3. En premier lieu, aux termes de l'article L. 121-1 du code des relations entre le public et l'administration : " Exception faite des cas où il est statué sur une demande, les décisions individuelles qui doivent être motivées en application de l'article L. 211-2, ainsi que les décisions qui, bien que non mentionnées à cet article, sont prises en considération de la personne, sont soumises au respect d'une procédure contradictoire préalable. " Aux termes de l'article L. 122-2 du même code : " Les mesures mentionnées à l'article L. 121-1 à caractère de sanction ne peuvent intervenir qu'après que la personne en cause a été informée des griefs formulés à son encontre et a été mise à même de demander la communication du dossier la concernant. "

4. Ainsi qu'il a été exposé au point 1, M. B... a été informé des griefs formulés

à son encontre et a présenté ses observations préalablement au retrait de son agrément.

La circonstance qu'il n'a pas été mis à même de s'exprimer sur le motif surabondant selon lequel les faits retenus pouvaient également faire douter de ses qualités morales, d'honorabilité

et de probité, n'est pas de nature à entacher la procédure d'irrégularité.

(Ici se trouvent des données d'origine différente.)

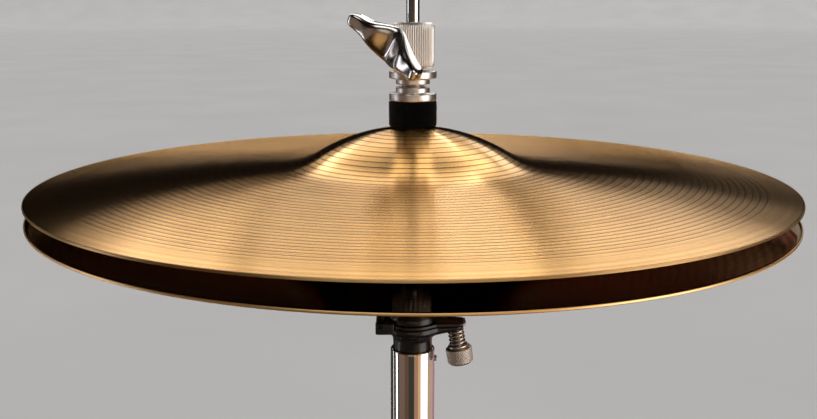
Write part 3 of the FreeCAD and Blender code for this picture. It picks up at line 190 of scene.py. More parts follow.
class Nodes:
    """Builds one node material; add and feed return a node, the other helpers an output socket."""

    def __init__(self, name):
        self.material = bpy.data.materials.new(name)
        self.material.use_nodes = True
        self.tree = self.material.node_tree
        self.shader = self.tree.nodes["Principled BSDF"]

    def add(self, kind, **settings):
        """A new node with some of its settings changed."""
        node = self.tree.nodes.new(kind)
        for key, value in settings.items():
            setattr(node, key, value)
        return node

    def link(self, source, target):
        self.tree.links.new(source, target)

    def feed(self, node, **inputs):
        """Links or sets sockets by name; an underscore stands for a space."""
        for key, value in inputs.items():
            socket = node.inputs[key.replace("_", " ")]
            if isinstance(value, bpy.types.NodeSocket):
                self.link(value, socket)
            else:
                socket.default_value = value
        return node

    def place(self):
        """The piece's own coordinates."""
        return self.add("ShaderNodeTexCoord").outputs["Object"]

    def stretch(self, vector, scale):
        """The coordinates scaled along each axis."""
        node = self.add("ShaderNodeMapping")
        self.link(vector, node.inputs["Vector"])
        node.inputs["Scale"].default_value = scale
        return node.outputs["Vector"]

    def noise(self, vector, scale, detail=4.0, rough=0.55):
        node = self.add("ShaderNodeTexNoise")
        self.link(vector, node.inputs["Vector"])
        self.feed(node, Scale=scale, Detail=detail, Roughness=rough)
        return node.outputs["Fac"]

    def math(self, operation, a, b=0.0, c=0.0):
        node = self.add("ShaderNodeMath", operation=operation)
        for socket, value in zip(node.inputs, (a, b, c)):
            if isinstance(value, bpy.types.NodeSocket):
                self.link(value, socket)
            else:
                socket.default_value = value
        return node.outputs[0]

    def ramp(self, factor, stops):
        """Colours between (position, colour) stops."""
        node = self.add("ShaderNodeValToRGB")
        self.link(factor, node.inputs["Fac"])
        ramp = node.color_ramp
        while len(ramp.elements) < len(stops):
            ramp.elements.new(0.5)
        for element, (position, colour) in zip(ramp.elements, stops):
            element.position = position
            element.color = (*colour, 1.0)
        return node.outputs["Color"]

    def span(self, factor, low, high):
        """Maps 0..1 to low..high."""
        node = self.add("ShaderNodeMapRange")
        self.link(factor, node.inputs["Value"])
        node.inputs["To Min"].default_value = low
        node.inputs["To Max"].default_value = high
        return node.outputs["Result"]

    def bump(self, height, distance, strength):
        node = self.add("ShaderNodeBump")
        self.link(height, node.inputs["Height"])
        node.inputs["Distance"].default_value = distance
        node.inputs["Strength"].default_value = strength
        return node.outputs["Normal"]

    def set(self, **inputs):
        """Feeds the surface shader and returns the finished material."""
        self.feed(self.shader, **inputs)
        return self.material


# ------------------------------------------------------------------ materials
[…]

5. Le retrait de l'agrément constituant une mesure de police administrative et non une sanction, la méconnaissance des dispositions de l'article L. 122-2 du code des relations entre le public et l'administration ne peut être utilement invoquée. Au demeurant, M. B... ne pouvait ignorer avoir été condamné à une peine d'emprisonnement au Brésil et s'y être soustrait en revenant en Guyane pendant une autorisation de sortie, et dans ces circonstances, l'absence de communication des éléments " recueillis auprès d'un Etat étranger " sur lesquels le préfet entendait fonder le retrait de l'agrément ne l'a pas empêché de présenter utilement sa défense.

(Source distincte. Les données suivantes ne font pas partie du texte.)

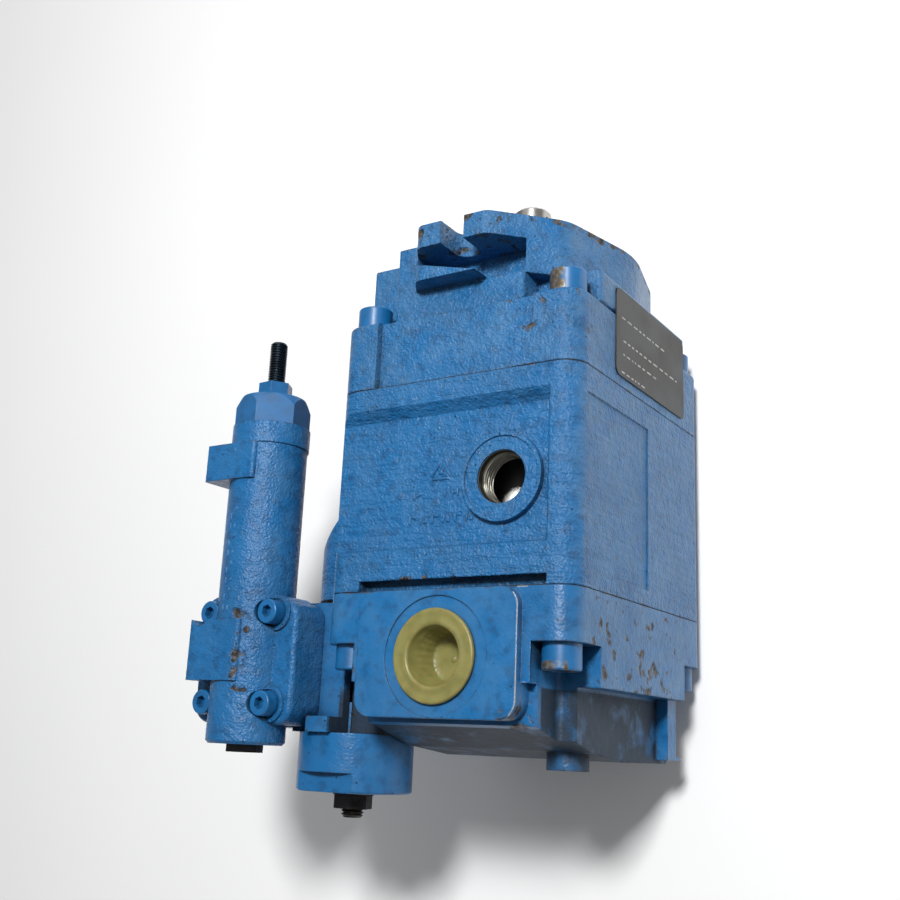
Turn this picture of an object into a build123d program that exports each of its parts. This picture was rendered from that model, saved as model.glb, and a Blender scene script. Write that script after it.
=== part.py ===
from build123d import *

import os
from math import cos, pi, radians, sin

# Variable-displacement axial piston pump with a tilting yoke, side ports, a two-bolt
# mounting flange and a pressure compensator. Millimetres.
# Origin: centre of the mounting face, on the shaft axis. +Y points out of the drive
# shaft, +Z is the side with the case drain, and +X is the side with the nameplate.

# --- Mounting flange -------------------------------------------------------------
PILOT_R = 50.8
PILOT_H = 9.5
BOLT_REACH = 73.0        # shaft axis to each mounting bolt
SLOT_W = 14.3
EAR_TIP = 88.0           # shaft axis to the end of an ear
EAR_HALF_W = 25.0
EAR_CORNER_R = 7.0
EAR_T = 13.0
NECK_R = 64.5            # round body behind the flange
EAR_BLEND = (30.0, 44.0, 25.0)   # circle that the right side of each ear swells over: x, z, radius
FLANGE_REAR = -32.0
POCKET_LEFT = -28.0      # wrench pocket under each ear
POCKET_RIGHT = 36.5
POCKET_FLOOR = 58.0
POCKET_DEPTH_LEFT = 21.0
POCKET_DEPTH_RIGHT = 32.0

# --- Case, seen along the shaft --------------------------------------------------
CASE_X = 72.3            # half width
CASE_Z = 83.4            # half height
CASE_CORNER_R = 12.0
INNER_X = 60.0
INNER_Z = 66.0
INNER_CORNER_R = 20.0

# --- Lengths along the shaft, from the mounting face -----------------------------
PLATE_FRONT = -49.0      # where the corner plate of the front cover starts
JOINT_FRONT = -87.0      # front cover meets its gasket
GASKET_T = 0.5
HOUSING_REAR = -196.0
RIM_REAR = -241.0        # rear edge of the valve block's wide rim
BLOCK_REAR = -274.5
CAVITY_FRONT = -55.0     # front end of the case cavity's square part
DOME_FRONT = -42.0       # and of its round part
DOME_R = 52.0

# --- Front cover details ---------------------------------------------------------
SHOULDER_X = -43.7       # left side of the thick part behind the ears
SHOULDER_Z = 75.0
SHOULDER_FRONT = -5.0
WALL_LEFT_FRONT = -5.5
WALL_RIGHT_FRONT = -31.0
WALL_Z = 57.6
LUG_LEFT = -48.0
LUG_RIGHT = 47.0
LUG_FOOT = 36.6
LUG_FOOT_FRONT = -66.0
PANEL_DEPTH = 4.5

# --- Nameplate -------------------------------------------------------------------
PLATE_Y = -58.0
PLATE_Z = -7.0
PLATE_W = 48.0
PLATE_L = 94.0
PLATE_T = 0.8
PLATE_CORNER_R = 4.0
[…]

6. En second lieu, l'article L. 212-2 du code des relations entre le public et l'administration prévoit la motivation des décisions qui constituent une mesure de police, et aux termes de l'article L. 211-5 : " La motivation exigée par le présent chapitre doit être écrite et comporter l'énoncé des considérations de droit et de fait qui constituent le fondement de la décision. " Comme l'ont relevé les premiers juges, l'arrêté du 16 janvier 2018 énonce les considérations de droit et de fait qui fondent le retrait de l'agrément. Si M. B... fait valoir que le préfet ne démontrerait pas que des troubles à l'ordre public seraient caractérisés et que les motifs retenus seraient erronés, il conteste ainsi le bien-fondé de l'arrêté, et non la régularité de sa motivation.

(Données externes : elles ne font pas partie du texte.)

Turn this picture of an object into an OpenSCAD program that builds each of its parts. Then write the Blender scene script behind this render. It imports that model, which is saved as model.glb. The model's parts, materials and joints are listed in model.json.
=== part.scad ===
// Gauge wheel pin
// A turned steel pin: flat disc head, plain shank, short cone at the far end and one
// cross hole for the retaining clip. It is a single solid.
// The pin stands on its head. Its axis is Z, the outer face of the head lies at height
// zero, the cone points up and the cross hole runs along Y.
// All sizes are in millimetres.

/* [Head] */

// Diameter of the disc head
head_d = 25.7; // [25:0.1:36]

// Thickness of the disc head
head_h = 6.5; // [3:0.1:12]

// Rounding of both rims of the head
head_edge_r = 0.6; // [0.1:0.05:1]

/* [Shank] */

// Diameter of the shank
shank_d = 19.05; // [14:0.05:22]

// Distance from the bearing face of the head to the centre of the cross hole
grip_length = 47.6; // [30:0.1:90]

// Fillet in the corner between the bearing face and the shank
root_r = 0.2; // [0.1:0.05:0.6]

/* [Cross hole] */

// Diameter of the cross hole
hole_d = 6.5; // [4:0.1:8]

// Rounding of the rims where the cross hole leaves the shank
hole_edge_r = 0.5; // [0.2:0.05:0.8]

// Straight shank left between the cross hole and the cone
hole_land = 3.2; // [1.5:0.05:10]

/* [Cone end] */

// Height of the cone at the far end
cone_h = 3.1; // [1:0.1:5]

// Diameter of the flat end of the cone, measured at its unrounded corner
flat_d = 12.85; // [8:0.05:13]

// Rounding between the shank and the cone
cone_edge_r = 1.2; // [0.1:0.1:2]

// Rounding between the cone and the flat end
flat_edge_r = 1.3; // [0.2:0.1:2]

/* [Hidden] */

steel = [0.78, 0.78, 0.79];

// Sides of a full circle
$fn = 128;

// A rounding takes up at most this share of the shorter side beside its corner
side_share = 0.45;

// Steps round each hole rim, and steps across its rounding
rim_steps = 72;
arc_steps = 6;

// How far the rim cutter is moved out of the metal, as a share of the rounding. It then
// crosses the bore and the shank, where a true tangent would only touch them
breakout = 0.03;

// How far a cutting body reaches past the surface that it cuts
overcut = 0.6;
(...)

En ce qui concerne la légalité interne :

7. L'article R. 313-5 du code de la sécurité intérieure dispose que l'agrément des armuriers " peut être refusé : / 1° Lorsque le demandeur a été condamné à une peine d'emprisonnement avec ou sans sursis supérieure à trois mois, inscrite à son casier judiciaire ou, pour les ressortissants étrangers, dans un document équivalent au bulletin n° 2 du casier judiciaire ; / 2° Lorsque sa délivrance apparaît de nature à troubler l'ordre ou la sécurité publics ". Aux termes de l'article R. 313-7 du même code : " L'autorité qui a délivré l'agrément peut (...) le retirer, lorsque les conditions d'attribution de l'agrément ne sont plus remplies ou pour des raisons d'ordre public et de sécurité des personnes. / (...). "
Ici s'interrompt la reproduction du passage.